§ **EXERCISE PROMPT**: Beneath this task is a listing. State how many of its lines include the string "before", giving nothing but the number.

[BEGIN]

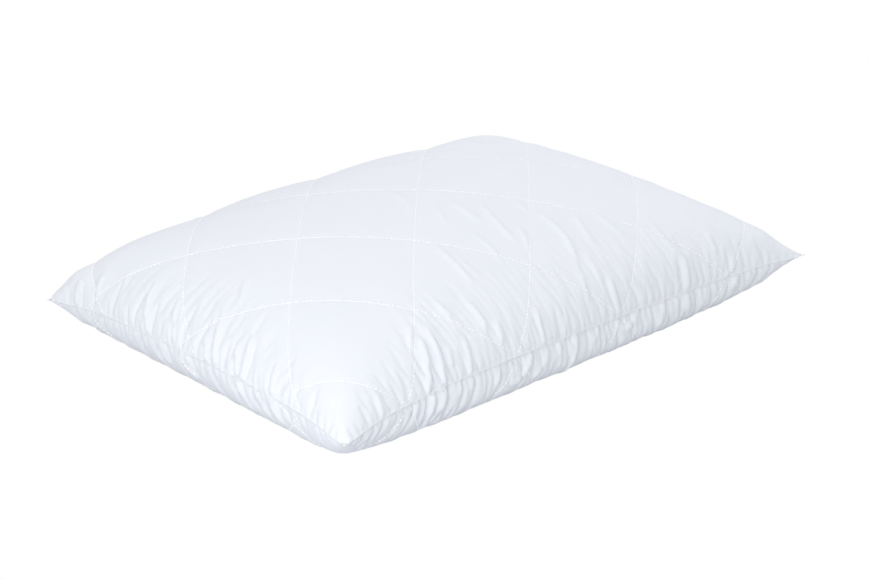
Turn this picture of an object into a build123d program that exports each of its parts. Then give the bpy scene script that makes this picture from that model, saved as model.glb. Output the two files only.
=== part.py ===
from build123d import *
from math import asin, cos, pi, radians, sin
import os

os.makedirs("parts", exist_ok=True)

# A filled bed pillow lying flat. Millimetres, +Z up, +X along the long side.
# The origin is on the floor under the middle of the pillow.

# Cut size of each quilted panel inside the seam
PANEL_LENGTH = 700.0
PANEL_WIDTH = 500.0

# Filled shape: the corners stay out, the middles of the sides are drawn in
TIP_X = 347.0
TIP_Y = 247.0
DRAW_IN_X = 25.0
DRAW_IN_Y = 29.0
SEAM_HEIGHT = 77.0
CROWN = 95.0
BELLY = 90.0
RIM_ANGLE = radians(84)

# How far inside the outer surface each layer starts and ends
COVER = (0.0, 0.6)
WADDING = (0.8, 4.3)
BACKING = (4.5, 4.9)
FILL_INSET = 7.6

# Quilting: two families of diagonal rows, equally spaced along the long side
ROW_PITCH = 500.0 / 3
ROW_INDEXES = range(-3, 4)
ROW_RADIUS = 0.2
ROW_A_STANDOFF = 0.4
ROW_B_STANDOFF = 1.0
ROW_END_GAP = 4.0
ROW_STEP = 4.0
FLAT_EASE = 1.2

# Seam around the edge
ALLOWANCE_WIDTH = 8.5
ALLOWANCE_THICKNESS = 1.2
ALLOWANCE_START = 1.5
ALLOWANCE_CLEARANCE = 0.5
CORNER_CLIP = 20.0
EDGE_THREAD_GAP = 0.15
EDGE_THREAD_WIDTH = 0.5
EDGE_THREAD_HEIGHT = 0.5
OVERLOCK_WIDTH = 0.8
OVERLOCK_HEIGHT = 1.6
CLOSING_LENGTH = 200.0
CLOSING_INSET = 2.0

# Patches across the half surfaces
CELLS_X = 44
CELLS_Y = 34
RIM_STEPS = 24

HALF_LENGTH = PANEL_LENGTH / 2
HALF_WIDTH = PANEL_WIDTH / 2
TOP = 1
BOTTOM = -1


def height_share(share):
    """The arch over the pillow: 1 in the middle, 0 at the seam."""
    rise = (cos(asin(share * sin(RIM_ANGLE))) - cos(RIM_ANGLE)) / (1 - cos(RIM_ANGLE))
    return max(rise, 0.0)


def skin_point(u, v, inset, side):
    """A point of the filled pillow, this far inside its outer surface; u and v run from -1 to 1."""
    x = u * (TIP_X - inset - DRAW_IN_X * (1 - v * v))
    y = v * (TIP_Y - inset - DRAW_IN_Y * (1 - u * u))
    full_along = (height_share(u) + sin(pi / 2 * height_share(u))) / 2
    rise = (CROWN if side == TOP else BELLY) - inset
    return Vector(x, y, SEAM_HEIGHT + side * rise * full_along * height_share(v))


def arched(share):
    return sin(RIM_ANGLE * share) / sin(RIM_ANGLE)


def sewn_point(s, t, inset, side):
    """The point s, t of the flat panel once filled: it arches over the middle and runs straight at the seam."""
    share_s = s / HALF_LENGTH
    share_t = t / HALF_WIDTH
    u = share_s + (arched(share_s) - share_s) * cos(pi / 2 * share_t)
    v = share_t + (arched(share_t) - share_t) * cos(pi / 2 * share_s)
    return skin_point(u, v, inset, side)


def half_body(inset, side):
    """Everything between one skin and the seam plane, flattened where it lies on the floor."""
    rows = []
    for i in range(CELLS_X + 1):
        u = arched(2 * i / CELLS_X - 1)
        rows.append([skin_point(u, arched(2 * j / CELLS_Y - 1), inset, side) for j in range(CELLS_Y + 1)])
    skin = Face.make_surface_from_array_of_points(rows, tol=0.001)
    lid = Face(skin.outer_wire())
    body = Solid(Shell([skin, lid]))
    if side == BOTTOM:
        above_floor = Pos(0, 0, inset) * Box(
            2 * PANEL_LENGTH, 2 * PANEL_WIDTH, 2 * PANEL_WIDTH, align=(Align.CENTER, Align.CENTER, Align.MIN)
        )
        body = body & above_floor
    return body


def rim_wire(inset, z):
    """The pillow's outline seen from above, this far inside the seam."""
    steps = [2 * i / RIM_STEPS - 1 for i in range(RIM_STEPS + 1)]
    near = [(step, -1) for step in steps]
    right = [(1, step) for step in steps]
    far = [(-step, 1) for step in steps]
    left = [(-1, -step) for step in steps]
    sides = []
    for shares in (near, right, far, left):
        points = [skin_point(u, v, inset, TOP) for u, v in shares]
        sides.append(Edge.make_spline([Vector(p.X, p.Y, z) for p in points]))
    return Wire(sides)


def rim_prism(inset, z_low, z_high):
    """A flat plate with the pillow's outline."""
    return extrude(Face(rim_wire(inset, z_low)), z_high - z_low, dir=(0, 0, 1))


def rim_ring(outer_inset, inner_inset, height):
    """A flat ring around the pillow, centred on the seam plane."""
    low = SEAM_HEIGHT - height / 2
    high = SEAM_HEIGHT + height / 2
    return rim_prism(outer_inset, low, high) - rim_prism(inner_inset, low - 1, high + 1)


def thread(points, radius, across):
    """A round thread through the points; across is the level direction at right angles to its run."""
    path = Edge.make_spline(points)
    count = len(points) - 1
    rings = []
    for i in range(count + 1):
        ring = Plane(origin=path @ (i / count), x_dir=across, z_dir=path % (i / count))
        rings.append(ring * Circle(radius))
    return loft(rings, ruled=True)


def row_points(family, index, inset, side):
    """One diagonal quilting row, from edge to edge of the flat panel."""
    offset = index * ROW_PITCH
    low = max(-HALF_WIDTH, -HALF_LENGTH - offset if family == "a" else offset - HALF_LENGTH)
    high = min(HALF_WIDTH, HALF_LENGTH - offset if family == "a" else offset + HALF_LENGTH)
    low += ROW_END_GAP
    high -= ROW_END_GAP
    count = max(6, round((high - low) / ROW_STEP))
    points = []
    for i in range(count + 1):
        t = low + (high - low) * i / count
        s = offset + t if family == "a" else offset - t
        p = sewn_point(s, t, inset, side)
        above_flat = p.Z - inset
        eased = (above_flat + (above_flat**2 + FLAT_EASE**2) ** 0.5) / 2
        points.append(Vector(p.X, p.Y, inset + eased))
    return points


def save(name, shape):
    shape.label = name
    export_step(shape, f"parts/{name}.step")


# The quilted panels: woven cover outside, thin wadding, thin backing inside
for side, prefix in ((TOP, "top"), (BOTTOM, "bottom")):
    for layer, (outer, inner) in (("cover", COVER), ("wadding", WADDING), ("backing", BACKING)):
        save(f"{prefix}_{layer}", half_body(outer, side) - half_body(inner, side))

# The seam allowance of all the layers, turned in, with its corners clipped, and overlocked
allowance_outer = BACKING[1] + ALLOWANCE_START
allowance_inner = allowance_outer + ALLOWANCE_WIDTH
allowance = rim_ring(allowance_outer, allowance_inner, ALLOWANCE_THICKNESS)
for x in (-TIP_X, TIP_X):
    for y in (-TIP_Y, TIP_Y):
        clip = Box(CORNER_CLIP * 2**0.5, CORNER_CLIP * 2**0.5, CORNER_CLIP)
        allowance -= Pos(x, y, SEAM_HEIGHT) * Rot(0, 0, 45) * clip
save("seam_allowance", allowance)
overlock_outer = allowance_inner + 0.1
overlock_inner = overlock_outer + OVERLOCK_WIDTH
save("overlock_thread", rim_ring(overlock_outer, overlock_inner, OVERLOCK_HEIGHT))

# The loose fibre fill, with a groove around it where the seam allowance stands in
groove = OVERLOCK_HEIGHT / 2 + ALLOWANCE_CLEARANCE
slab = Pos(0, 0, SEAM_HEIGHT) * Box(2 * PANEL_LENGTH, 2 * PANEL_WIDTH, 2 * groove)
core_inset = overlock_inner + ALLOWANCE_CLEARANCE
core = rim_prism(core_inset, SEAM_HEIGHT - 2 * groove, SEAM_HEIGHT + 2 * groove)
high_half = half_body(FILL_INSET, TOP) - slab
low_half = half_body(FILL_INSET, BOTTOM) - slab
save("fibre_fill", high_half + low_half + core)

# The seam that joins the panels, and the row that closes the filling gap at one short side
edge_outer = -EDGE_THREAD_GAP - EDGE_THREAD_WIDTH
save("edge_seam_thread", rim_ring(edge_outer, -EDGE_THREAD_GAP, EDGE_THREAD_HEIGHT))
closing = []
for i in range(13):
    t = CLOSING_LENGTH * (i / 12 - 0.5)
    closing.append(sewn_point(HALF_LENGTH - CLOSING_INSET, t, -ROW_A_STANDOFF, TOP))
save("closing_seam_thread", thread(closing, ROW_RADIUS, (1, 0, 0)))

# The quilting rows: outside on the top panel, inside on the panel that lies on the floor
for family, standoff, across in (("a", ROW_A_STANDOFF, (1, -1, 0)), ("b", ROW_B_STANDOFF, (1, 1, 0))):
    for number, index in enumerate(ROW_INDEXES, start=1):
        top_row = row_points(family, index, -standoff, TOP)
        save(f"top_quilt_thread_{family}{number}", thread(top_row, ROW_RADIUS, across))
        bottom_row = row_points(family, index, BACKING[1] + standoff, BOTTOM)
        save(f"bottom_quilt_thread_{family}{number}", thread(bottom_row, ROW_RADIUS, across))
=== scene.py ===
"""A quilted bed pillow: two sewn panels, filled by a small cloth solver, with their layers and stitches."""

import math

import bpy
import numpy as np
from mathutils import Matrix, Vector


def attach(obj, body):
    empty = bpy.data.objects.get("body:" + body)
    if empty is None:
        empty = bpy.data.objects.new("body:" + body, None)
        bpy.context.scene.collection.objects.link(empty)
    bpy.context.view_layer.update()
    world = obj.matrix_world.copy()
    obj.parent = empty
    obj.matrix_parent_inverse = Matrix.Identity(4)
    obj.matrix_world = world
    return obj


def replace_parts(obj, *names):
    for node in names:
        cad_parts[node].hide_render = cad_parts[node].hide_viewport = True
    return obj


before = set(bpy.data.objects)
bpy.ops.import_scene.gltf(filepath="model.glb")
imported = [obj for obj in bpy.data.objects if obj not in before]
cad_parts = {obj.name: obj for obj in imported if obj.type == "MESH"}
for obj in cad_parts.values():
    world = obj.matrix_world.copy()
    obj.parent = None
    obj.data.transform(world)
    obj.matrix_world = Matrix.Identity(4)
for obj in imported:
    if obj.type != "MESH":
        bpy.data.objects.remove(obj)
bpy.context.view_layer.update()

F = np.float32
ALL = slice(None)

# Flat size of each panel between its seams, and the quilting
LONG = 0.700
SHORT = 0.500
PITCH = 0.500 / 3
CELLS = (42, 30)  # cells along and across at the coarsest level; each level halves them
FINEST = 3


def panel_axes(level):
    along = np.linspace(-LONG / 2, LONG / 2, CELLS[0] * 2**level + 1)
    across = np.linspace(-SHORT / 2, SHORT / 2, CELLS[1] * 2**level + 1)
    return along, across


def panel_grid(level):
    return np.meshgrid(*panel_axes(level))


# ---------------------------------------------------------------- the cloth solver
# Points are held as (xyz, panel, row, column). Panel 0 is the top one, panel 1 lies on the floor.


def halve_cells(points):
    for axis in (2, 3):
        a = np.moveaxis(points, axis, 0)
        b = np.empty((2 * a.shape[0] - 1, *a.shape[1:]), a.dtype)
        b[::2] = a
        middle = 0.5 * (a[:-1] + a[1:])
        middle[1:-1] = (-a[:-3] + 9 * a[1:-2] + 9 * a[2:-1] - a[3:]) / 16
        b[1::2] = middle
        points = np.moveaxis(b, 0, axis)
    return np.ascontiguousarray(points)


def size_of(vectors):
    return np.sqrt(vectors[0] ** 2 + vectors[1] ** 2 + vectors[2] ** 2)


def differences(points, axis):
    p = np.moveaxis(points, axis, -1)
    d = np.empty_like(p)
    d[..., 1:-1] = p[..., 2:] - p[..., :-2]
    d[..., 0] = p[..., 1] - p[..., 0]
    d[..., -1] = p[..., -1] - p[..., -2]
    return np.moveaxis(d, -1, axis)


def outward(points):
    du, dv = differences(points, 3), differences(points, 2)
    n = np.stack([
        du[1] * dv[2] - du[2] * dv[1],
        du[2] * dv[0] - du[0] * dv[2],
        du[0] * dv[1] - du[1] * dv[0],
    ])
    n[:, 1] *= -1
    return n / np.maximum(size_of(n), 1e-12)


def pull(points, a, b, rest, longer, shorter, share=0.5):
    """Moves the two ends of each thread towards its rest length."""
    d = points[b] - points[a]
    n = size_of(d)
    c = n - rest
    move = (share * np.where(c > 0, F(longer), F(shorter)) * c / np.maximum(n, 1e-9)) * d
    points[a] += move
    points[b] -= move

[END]

§ **IN RESPONSE**: 2